In 1953, the possibility arose for Clarice to sign a new column for the magazine Manchete. She confesses to her friend Fernando Sabino just how uncomfortable this experience could be, as she would have the impression of being present in person, “probably stuttering from embarrassment.” She would probably be stuttering from embarrassment today if she knew that her biography is practically superimposed on her work.

Having seen all this, I find it pleasurable to observe in her a behavior for which the reliability of information does not always matter, in which reality and fantasy/biography and fiction intersect. Information on her origins, age, language, past: truth is a metaphor. It is all boundary, it is all a non-place. What Clarice Lispector published has to do with the “health of literature” that Gilles Deleuze refers to in “Literature and Life:” literature as an invention of a missing people; literature is not fables written with memories – unless they become the collective origin or destiny of these people.

In order to think about the modes of reading that can overinterpret literature and exceed the game of fiction it prescribes, I will conclude with the Minas Gerais native, Paulo Mendes Campos: “Whoever doesn’t know that literature is made up of words hasn’t arrived there yet.”

References:

BARTHES, Roland. Roland Barthes by Roland Barthes. Trans. R. Howard. London, McMillan, 1977.
DELEUZE, Gilles. Essays Critical and Clinical. Trans. Daniel W. Smith and Michael A. Greco. London, Verso, 1998.
INSTITUTO MOREIRA SALLES, Cadernos de Literatura Brasileira: Clarice Lispector, ns 17 e 18. São Paulo: IMS, 2004. LISPECTOR, Clarice. Outros escritos. Rio de Janeiro: Rocco, 2005.
MOSER, Benjamin. Clarice. São Paulo: Cosac Naify, 2009.
NIETZSCHE, Friederich. “On Truth and Lies in an Extra-Moral Sense,” 1873. Essay available at: https://oregonstate.edu/instruct/phl201/modules/Philosophers/Nietzsche/Truth_and_Lie_in_an_Extra-Moral_Sense.htm 
ROCHA, Evelyn, org. Clarice Lispector – Série Encontro. Rio de Janeiro: Azougue, 2011.
SOUSA, Carlos Mendes de. Clarice Lispector – Figuras da escrita. São Paulo: IMS, 2012.

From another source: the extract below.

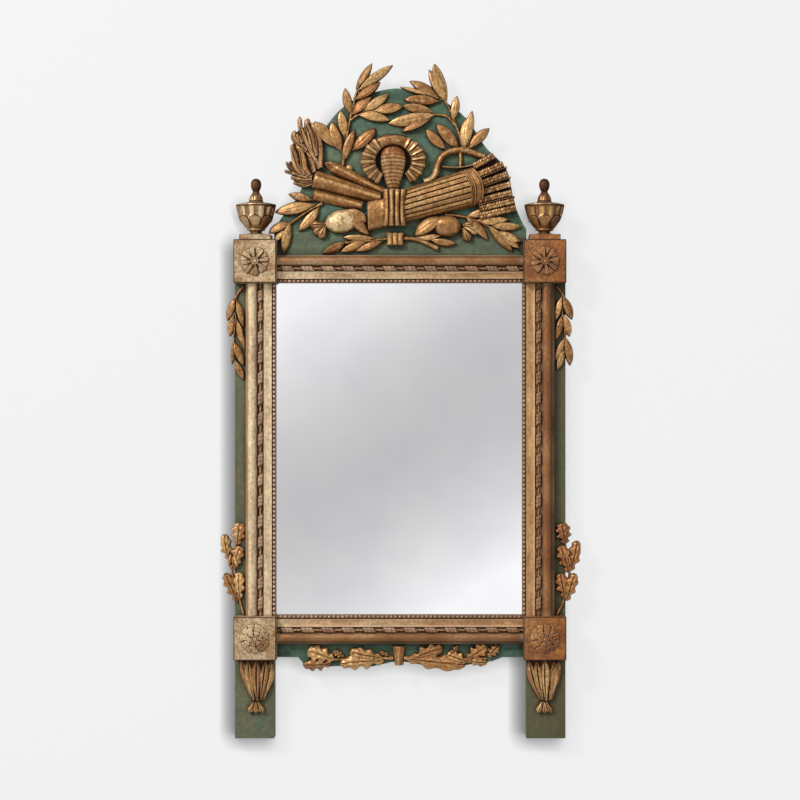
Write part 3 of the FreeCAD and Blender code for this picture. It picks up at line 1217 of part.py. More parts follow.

1 In the months of February and March, 2012, the Moreira Salles Institute hosted the course “Clarice: An Apprenticeship,” with the participation of Benjamin Moser, Vilma Arêas, Carlos Mendes de Sousa, and Professor Nádia Battella Gotlib.
2 Recently, Globo Network made a series about Correio feminino (Women’s Mail) and, in an flawed manner (for the purposes of dissemination, perhaps?), they fell into the trap of mirroring Clarice as a writer and a woman, once again crossing the line between the individual and the author, attaching biography to literary work; in the case of the crônicas, attaching biography to the work performed.